We massively upgraded our project delivery
As we took on more complex projects, we knew our delivery capabilities had to match. So in 2025, we made a major investment in project management.
Ivana stepped into the role of Head of Project Management. We expanded the PM team to five dedicated project managers, each handling complex, multi-stakeholder engagements. We introduced new processes, tighter accountability, and a level of delivery structure that matches the seriousness of the work we’re doing.
This wasn’t a small adjustment. It was a fundamental upgrade in how we operate. And while it’s still evolving, the impact is already visible in how we plan, communicate, and deliver.
Our tech stack got serious
We started as a Drupal company. Drupal is still important to us, and we have deep expertise there. But in 2025, our technology portfolio expanded significantly.
Laravel became equally important as Drupal, maybe more. We’re an official Laravel partner and a Filament sponsor. We’re building projects on Laravel and Filament, including our own product, ARP (Agentic Resource Planning), which combines Laravel, Filament, and Neuron AI. We hosted a webinar with the Neuron AI founder about adding AI features to PHP applications. We’re not just using these tools. We’re part of the ecosystem.
React is now a core strength. Most of our frontend work runs on it, and we have a dedicated development manager focused on growing this capability further.
Moodle grew from a single client to a real practice area with multiple developers, a new client, and open-source contributions.
And here’s the part that excites me most: we now have developers working in Go, Java, Kotlin, and Python. These aren’t our traditional stack, but when projects demanded it, our people stepped up. That kind of adaptability is what separates a staffing company from an engineering partner.
Our take on AI: engineering first, hype never
If you spend any time on X or LinkedIn, you’ll see bold claims that software engineering is over. That AI will replace developers. That vibe coding is the future.
We don’t believe that.
What we believe is this: there will be more software in the world, not less. And that software will need more proper engineers, not fewer. AI makes simple tasks easier, which means the value shifts to people who can handle the hard stuff: architecture, business logic, security, integration, client communication.
We use AI. We build products with AI. We equipped our entire team with AI tools. But we’re not going to be one of those companies that vibe codes their way through a project and hopes for the best. We are engineers. We care about quality, security, and reliability. AI is a tool that makes us faster. It doesn’t replace thinking.
That’s also why we’re pursuing the ISO 27001 certification. What started as a compliance exercise turned into a genuine transformation of our security practices, policies, and processes. We want to be the kind of company that clients trust with their most critical systems. That trust has to be earned with real standards, not just promises.
Investing in people, not just tools
The biggest investment we’re making isn’t in technology.
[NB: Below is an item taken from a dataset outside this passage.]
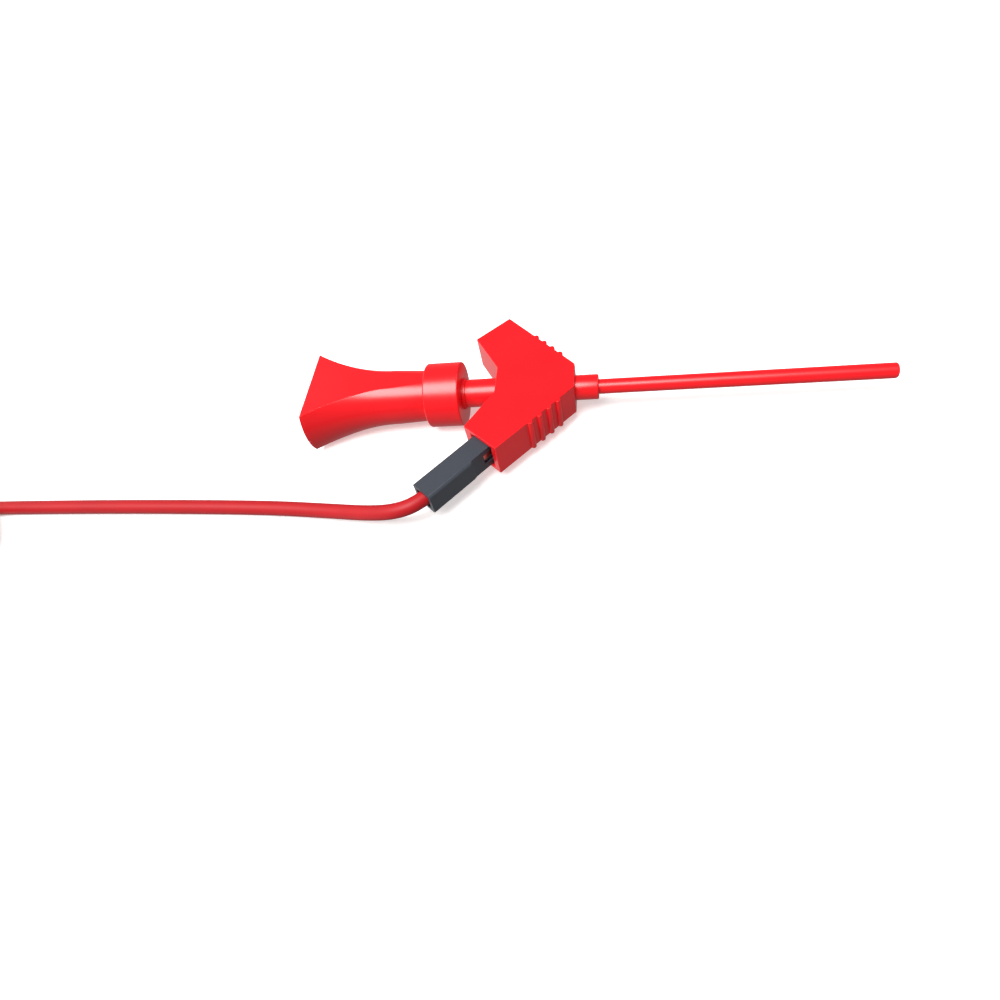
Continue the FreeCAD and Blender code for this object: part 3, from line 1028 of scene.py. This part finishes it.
@dataclass
class ReturnSpring:
    """The coil spring between the rod and the washer, which shortens as the button goes in."""

    wire: float = 0.24
    radius: float = 0.9
    turns: float = 4.5
    front: float = 6.7
    rear: float = 2.2
    end_gap: float = 0.02
    travel: float = 2.4
    steps_per_turn: int = 28

    def coil(self) -> Piece:
        """Winds the wire's round outline along a screw line.

        Returns:
            The piece.
        """
        lift = self.wire / 2 + self.end_gap
        length = self.front - self.rear - 2 * lift
        bpy.ops.object.select_all(action="DESELECT")
        bpy.ops.mesh.primitive_circle_add(vertices=12, radius=self.wire / 2 * MM, fill_type="NOTHING",
                                          location=(0, self.radius * MM, 0))
        piece = Piece("return_spring_wound")
        screw = piece.object.modifiers.new("Winding", "SCREW")
        screw.axis = "X"
        screw.angle = 2 * math.pi * self.turns
        screw.screw_offset = length * MM
        screw.steps = screw.render_steps = int(self.turns * self.steps_per_turn)
        piece.apply(screw)
        piece.pick(Element.EDGE, lambda at, facing: True)
        piece.move(row(self.rear + lift))
        bpy.ops.mesh.select_non_manifold(extend=False)
        bpy.ops.mesh.fill()
        piece.close()
        piece.shade(50)
        return piece

    def build(self, steel: bpy.types.Material) -> None:
        """Makes and dresses the spring.

        Args:
            steel: Its material.
        """
        spring = self.coil().fit(Body.CLIP, Slot.SPRING, steel, "return_spring")
        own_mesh(spring)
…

It’s in people.
We’re building structured career paths from mid-level developer to senior architect, with clear expectations at each level. We’re introducing soft skills training: communication, client management, leading conversations. We’re defining new roles like team lead, business analyst, and DevOps engineer to match the complexity of the work we’re taking on.
In 2025, we hired 16 new people. We ended the year with more full-time employees and fewer contractors. We updated our career paths and compensation scales. We added two new development managers to support our growing Laravel and JavaScript practices.
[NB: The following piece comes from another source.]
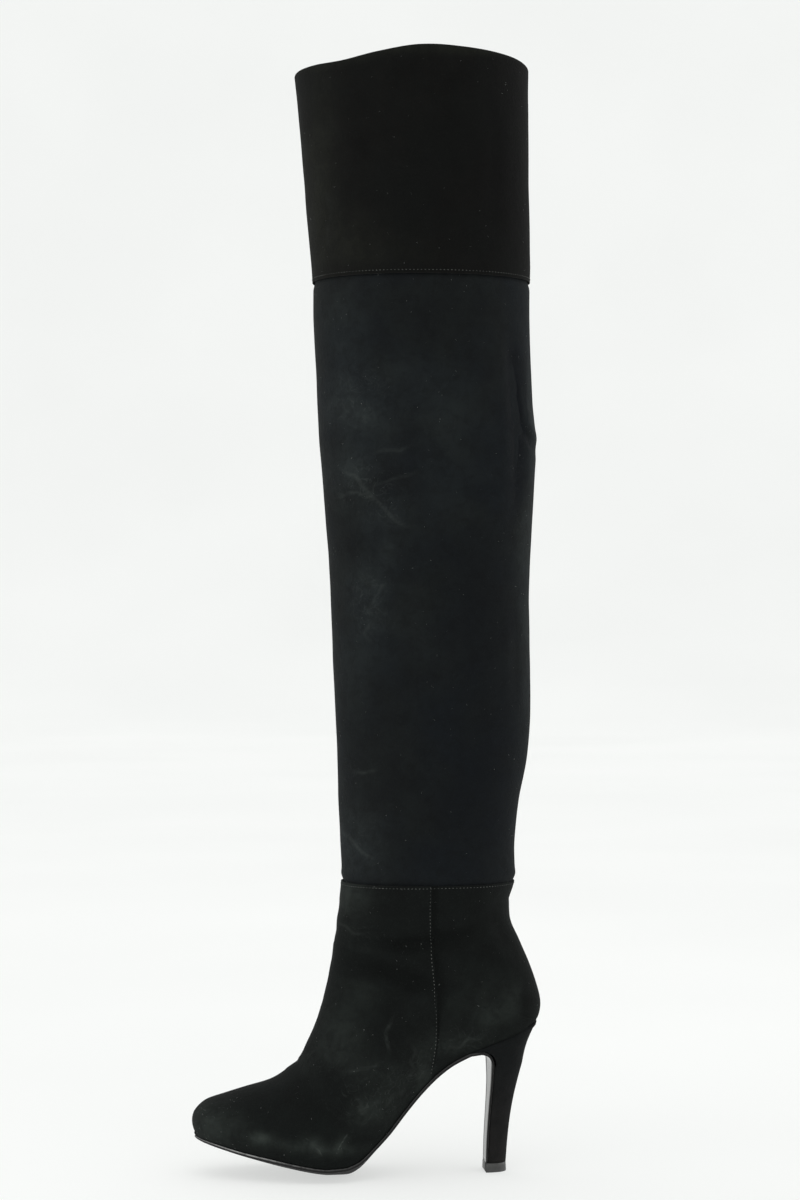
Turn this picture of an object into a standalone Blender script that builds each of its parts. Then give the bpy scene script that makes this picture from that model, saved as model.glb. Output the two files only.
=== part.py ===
"""A thigh high suede boot on a slender covered heel, for the left foot, standing empty on its sole.

The pieces are those that a shoemaker joins: outsole with its flap down the heel's breast, insole, heel, top
piece, upper of the foot, leg panel and cuff. Lengths are in metres. "Forward" runs from the back of the heel
to the toe, "side" points to the boot's outer side, and "up" is the height above the floor.
"""

import math
from collections import namedtuple

import bpy
from mathutils import Vector

# Foot and last
FOOT_LENGTH = 0.226
SEAT_WIDTH = 0.0524
WAIST_WIDTH = 0.0446
BALL_WIDTH = 0.0766
INSTEP_WIDTH = 0.066
SEAT_RISE = 0.0953
TOE_SPRING = 0.0215
EDGE_LIFT = 0.0046
TOE_LEAN = 0.0075

# Leg: depths run from front to back, widths from side to side
ANKLE_RISE = 0.091
LEG_LENGTH = 0.388
CUFF_LENGTH = 0.1345
COLLAR_WAVE = 0.0086
ANKLE_DEPTH = 0.1126
ANKLE_WIDTH = 0.0926
CALF_DEPTH = 0.1264
CALF_WIDTH = 0.1108
KNEE_DEPTH = 0.1400
KNEE_WIDTH = 0.1252
COLLAR_DEPTH = 0.1522
COLLAR_WIDTH = 0.146

# Leather thicknesses, seams and clearances
UPPER_WALL = 0.0018
LEG_WALL = 0.0014
SKIVED_EDGE = 0.0010
CUFF_EDGE = 0.0008
TURNED_EDGE = 0.0022
PANEL_STEP = 0.0006
SEAM_LAP = 0.0085
SEAM_EASE = 0.0054
GAP = 0.0003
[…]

This isn’t about growth for the sake of growth. It’s about building the kind of team that can deliver on the promises we make to our clients.
What comes next
We enter 2026 with momentum. A record year behind us. A project management capability that’s been massively upgraded. A tech stack that covers complex backend and frontend development. AI capabilities we’re actively building on. And a team that’s learning to own outcomes, not just tasks.
The market will keep changing. AI will keep improving. Staffing will keep evolving. We’re not worried about any of that.
Because we’ve been investing in the fundamentals that matter regardless of what the market does: senior talent, real processes, security, and accountability.
We build business-critical systems. We staff teams with engineers who think like architects. We’re an engineering partner you can rely on when the stakes are high.
That’s our focus for 2026. And we’re just getting started.